Tenendo conto di questi aspetti, preliminarmente all’inizio dei lavori, in collaborazione con gli enti gestori, è stata effettuata un’accurata mappatura delle reti presenti, sulla base della documentazione fornita dalle società e di sopralluoghi e rilievi di dettaglio. È stato così possibile individuare tutte le interferenze, costituite, in particolare, da tubazioni per la distribuzione gas in media e bassa pressione, reti acquedottistiche e fognarie, linee elettriche in bassa tensione e cavidotti di illuminazione pubblica.

«Sempre in accordo con i gestori, già in fase progettuale è stato ipotizzato lo spostamento dei sottoservizi, ove possibile in via definitiva, altrimenti in via provvisoria – spiega Mancone -. Inoltre, si è provveduto ad impostare l’estradosso della tubazione ad una quota tale da consentire il riposizionamento dei servizi al di sopra di essa. Dove, invece, spostare o rimuovere le reti esistenti risulta difficoltoso o troppo oneroso, le reti presenti sono state messe in sicurezza per posare la nuova condotta al di sotto di esse».

Per limitare al massimo gli spazi di intervento, e al tempo stesso i volumi di terreno movimentato, la soluzione adottata è l’utilizzo di sistemi di blindaggio delle pareti verticali dello scavo con appositi casseri metallici armati. Una soluzione idonea anche ad evitare eventuali  detensionamenti tipici degli scavi a cielo aperto, dato il contesto geomorfologico molto delicato.

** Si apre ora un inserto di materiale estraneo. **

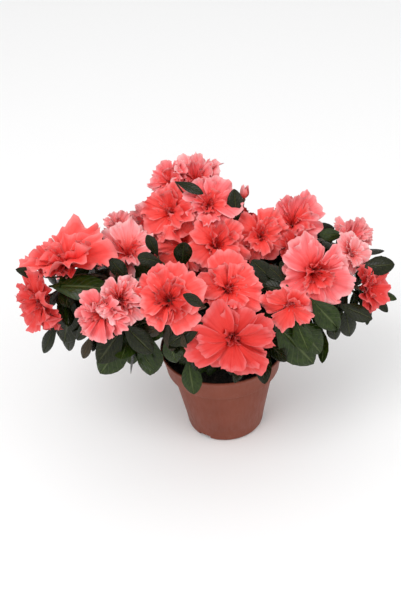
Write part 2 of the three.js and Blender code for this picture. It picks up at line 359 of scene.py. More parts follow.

Il blindaggio avviene mediante l’utilizzo di casseri metallici armati, approvvigionati in modo da procedere con l’avanzamento dello scavo per la posa della tubazione, per conci di lunghezza massima di circa 10 m. I pannelli vengono riposizionati di volta in volta, in modo da ripartire con lo scavo del concio successivo solo dopo il rinterro e la chiusura di quello precedente, evitando così di paralizzare le attività del centro abitato.

I lavori, affidati alla società consortile Lagaro S.C.A.R.L, guidata da Cooperativa Muratori e Braccianti di Carpi (CMB), hanno preso il via lo scorso settembre e si concluderanno entro il prossimo mese di maggio.